MLB is set to become the first North American professional sports league to post an annual total revenue that surpasses 11 figures in 2017. Continued increases in broadcasting rights contracts, stable total league attendance figures, and the explosion of MLB Advanced Media are big players in that drama.

As one of MLB’s 30 franchises, the Marlins will get their cut, even if their league-worst figures in TV money and ticket sales continue in perpetuity. Exploring the dynamics of a potential sale doesn’t negate those benefits, and there’s even an opportunity lying in wait.

Why It’s a Great Time to Buy the Marlins

You can open your eyes and take in the whole picture again.

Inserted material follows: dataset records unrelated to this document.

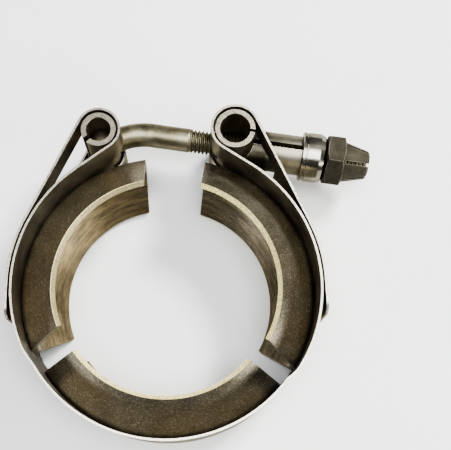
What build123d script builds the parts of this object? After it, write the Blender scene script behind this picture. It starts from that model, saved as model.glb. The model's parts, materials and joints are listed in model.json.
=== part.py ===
from build123d import *
from math import acos, atan2, cos, degrees, hypot, pi, radians, sin, sqrt, tan
import os

# Three-segment V-band coupling with a T-bolt. Millimetres.
# The axis of the clamped ring is Z, the ring's mid-plane is Z = 0, the T-bolt lies
# along +X above the ring at +Y, and the origin is the centre of the lower segment.

# ---- strap ----
BAND_WIDTH = 19.05
BAND_T = 0.45
BAND_R = 28.85                    # middle of the strap over a segment
LAP_GAP = 0.35                    # between the strap and the tail folded over it
LAP_R = BAND_R + BAND_T + LAP_GAP
TAIL_FROM = 178.0                 # from this angle the folded tail runs straight
TAIL_LENGTH = 6.5
TAIL_R = 2.6                      # rounding of the tail's corners
GAP_BEND_R = 7.0                  # small bend where the strap leaves a segment's end
GAP_BEND_AT = 2.9                 # degrees past the lip's end
WELD_R = 1.3                      # spot welds' shallow prints
WELD_DEPTH = 0.1
ARM_WELDS = (166, 182)
BOTTOM_WELDS = (226, 246.5, 267, 287.5, 308)

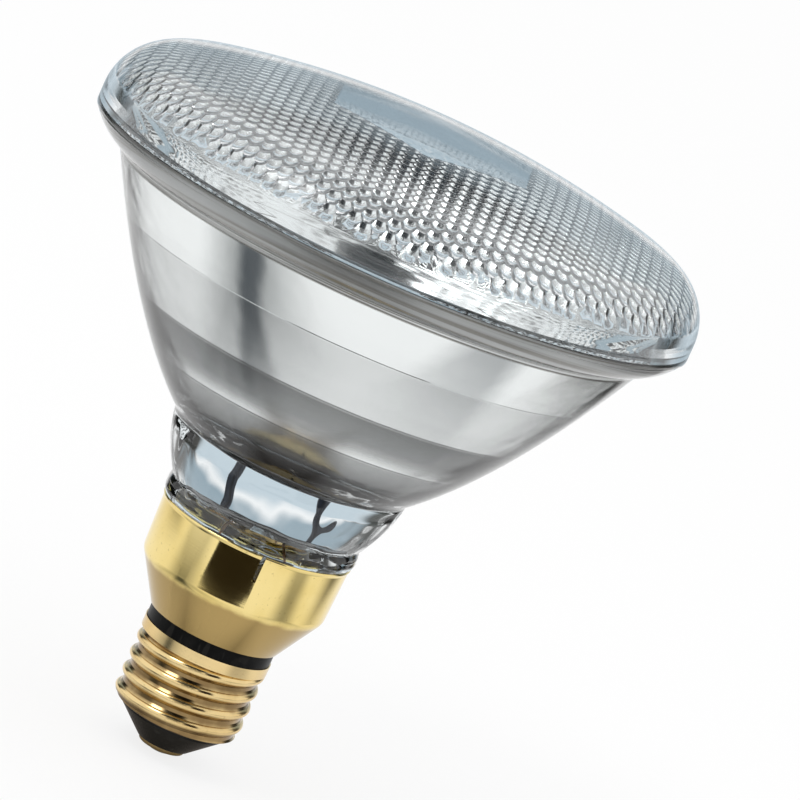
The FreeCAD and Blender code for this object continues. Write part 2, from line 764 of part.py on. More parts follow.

There are problems that any potential new owner, rumored to be the Kushner family, will have to deal with. Aside from the aforementioned issues, there’s stroking current owner Jeffrey Loria’s ego in the negotiations, dealing with a local political atmosphere that is unfriendly to the team because of its taxpayer-funded stadium, and convincing Loria to sell now instead of waiting.

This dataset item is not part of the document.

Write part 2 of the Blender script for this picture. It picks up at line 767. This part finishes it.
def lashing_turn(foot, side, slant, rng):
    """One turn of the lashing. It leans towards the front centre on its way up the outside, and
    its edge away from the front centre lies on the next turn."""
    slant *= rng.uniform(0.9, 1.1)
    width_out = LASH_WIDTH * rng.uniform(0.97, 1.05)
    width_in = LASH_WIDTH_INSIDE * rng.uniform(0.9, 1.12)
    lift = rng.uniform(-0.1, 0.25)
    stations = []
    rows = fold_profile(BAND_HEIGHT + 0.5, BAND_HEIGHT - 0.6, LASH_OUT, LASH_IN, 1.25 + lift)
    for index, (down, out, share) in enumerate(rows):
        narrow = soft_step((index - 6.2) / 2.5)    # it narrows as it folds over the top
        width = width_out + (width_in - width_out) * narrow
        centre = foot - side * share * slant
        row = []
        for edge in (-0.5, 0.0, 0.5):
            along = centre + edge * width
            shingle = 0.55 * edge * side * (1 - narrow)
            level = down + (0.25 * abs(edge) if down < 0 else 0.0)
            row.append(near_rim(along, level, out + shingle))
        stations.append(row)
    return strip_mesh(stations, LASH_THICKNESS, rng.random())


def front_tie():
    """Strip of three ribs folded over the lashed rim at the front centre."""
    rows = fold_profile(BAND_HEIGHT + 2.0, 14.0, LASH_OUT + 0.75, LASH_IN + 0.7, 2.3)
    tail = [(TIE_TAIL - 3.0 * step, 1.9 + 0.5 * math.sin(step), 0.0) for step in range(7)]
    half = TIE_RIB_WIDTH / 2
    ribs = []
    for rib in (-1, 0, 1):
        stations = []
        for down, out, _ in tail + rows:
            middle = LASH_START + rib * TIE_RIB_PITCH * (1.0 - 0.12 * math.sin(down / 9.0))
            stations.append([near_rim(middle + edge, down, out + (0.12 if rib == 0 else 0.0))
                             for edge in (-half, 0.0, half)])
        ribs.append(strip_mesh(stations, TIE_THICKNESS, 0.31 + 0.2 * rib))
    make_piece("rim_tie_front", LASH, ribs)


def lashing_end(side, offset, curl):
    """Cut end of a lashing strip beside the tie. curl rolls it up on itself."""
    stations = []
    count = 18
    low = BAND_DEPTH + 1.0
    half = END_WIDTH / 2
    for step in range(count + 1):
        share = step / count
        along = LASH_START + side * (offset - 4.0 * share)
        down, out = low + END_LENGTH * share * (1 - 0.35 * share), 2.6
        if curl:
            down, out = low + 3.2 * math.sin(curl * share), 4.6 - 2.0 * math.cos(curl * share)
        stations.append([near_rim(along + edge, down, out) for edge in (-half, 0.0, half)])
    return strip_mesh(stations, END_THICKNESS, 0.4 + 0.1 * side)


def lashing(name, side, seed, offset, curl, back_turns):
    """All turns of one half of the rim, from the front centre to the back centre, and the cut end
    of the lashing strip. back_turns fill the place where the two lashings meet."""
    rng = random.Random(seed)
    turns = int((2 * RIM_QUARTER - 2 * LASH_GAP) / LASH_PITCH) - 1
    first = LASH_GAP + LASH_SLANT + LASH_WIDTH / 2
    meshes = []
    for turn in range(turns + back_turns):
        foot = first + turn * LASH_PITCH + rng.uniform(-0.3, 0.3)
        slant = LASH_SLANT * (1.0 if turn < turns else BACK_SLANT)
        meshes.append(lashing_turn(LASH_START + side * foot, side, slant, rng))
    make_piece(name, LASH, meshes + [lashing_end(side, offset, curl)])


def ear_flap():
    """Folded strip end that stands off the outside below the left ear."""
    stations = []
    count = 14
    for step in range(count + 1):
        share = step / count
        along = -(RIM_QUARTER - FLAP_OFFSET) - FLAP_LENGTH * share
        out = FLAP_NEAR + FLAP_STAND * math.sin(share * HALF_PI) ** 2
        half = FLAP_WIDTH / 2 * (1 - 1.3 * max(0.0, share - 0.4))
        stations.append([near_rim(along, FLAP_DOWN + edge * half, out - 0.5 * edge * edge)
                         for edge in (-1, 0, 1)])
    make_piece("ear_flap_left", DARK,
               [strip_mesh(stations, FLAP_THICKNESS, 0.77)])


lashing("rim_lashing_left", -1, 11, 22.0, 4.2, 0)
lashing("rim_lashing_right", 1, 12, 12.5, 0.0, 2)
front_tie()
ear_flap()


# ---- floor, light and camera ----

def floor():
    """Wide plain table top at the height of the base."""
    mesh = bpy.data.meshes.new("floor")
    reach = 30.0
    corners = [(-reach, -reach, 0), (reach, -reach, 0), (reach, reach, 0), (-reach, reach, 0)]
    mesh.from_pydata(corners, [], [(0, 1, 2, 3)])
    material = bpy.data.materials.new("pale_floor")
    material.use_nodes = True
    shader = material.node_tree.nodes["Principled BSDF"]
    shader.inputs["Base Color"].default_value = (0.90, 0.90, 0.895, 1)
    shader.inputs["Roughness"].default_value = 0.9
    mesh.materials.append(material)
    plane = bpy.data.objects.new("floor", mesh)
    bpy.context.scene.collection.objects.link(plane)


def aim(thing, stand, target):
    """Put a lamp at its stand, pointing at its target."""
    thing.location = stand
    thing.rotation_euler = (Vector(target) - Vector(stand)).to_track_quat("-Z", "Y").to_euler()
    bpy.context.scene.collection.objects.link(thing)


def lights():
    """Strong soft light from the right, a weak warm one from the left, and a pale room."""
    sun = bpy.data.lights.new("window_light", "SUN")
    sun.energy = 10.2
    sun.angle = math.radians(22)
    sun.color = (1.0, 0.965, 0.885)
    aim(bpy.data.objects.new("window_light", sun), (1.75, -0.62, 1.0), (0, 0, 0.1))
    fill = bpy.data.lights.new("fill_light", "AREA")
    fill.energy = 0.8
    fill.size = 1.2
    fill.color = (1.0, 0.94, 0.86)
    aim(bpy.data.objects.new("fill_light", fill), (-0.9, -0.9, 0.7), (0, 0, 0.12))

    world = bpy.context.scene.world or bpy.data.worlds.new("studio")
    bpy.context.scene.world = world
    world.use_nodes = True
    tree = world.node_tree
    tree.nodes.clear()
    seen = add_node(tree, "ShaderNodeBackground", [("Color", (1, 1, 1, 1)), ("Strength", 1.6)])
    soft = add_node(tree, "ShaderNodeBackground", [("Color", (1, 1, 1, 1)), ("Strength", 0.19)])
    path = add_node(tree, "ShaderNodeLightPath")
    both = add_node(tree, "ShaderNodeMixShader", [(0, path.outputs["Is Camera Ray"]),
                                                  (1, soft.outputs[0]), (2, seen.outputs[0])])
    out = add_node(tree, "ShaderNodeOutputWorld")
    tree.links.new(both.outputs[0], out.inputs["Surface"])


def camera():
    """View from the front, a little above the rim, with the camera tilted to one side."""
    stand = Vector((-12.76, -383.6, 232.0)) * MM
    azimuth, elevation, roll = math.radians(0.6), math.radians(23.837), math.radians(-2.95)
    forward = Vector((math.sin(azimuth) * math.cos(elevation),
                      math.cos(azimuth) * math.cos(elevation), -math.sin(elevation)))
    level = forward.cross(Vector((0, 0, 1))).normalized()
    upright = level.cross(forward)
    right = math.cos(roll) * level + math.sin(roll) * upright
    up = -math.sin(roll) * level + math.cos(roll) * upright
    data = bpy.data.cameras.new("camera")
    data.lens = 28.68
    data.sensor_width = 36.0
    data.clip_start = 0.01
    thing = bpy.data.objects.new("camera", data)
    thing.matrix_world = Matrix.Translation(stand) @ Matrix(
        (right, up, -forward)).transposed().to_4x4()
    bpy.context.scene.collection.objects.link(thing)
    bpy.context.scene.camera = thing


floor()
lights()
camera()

There is one reason why now might not be the best time for a sale, and it’s not insignificant. The lease deal on Marlins Park, which still bears that name despite the naming rights to the stadium being available for nearly six years, states that Miami-Dade County and the City of Miami receive a percentage of any sale of the team that happens in the first 11 years of the lease. The lease was signed in 2009, so if a potential buyer and Loria were to wait four more years until 2021, whichever party that would be on the hook (fishing pun absolutely intended) for paying that money to the city/county now would get, well, you know.

Waiting four years to avoid paying a small percentage to the city and county would be fiscally backward, however. That would be sacrificing dollars to save pennies, and in that interest just sticking a middle finger up to the local political community which is already adverse to the business. Those are obviously the people that a new ownership group would like to be on good terms with.

The 2017 MLB All-Star Game will be hosted by Marlins Park, creating a scenario which would not only will create some additional revenue from that event, but would allow a new ownership group to sell its marketing of a new day in Miami to the baseball world at large.

It’s that message of a new day for the Marlins that could be a new ownership group’s best potential ally. A new ownership group could be seen as the party which “saved” the franchise from Loria, who is one of the least-favored owners of a professional sports team in any league. That alone could cause an initial spike in attendance, but sustaining that would probably require doing what Loria has struggled to do: building a sustainable winner in Miami.

An ownership group marrying itself to the Marlins will be like any other marriage: full of baggage and issues. However, there are definite perks to the relationship, which might outweigh those problems. Miami is a MLB franchise, and that alone makes it worth considering a commitment.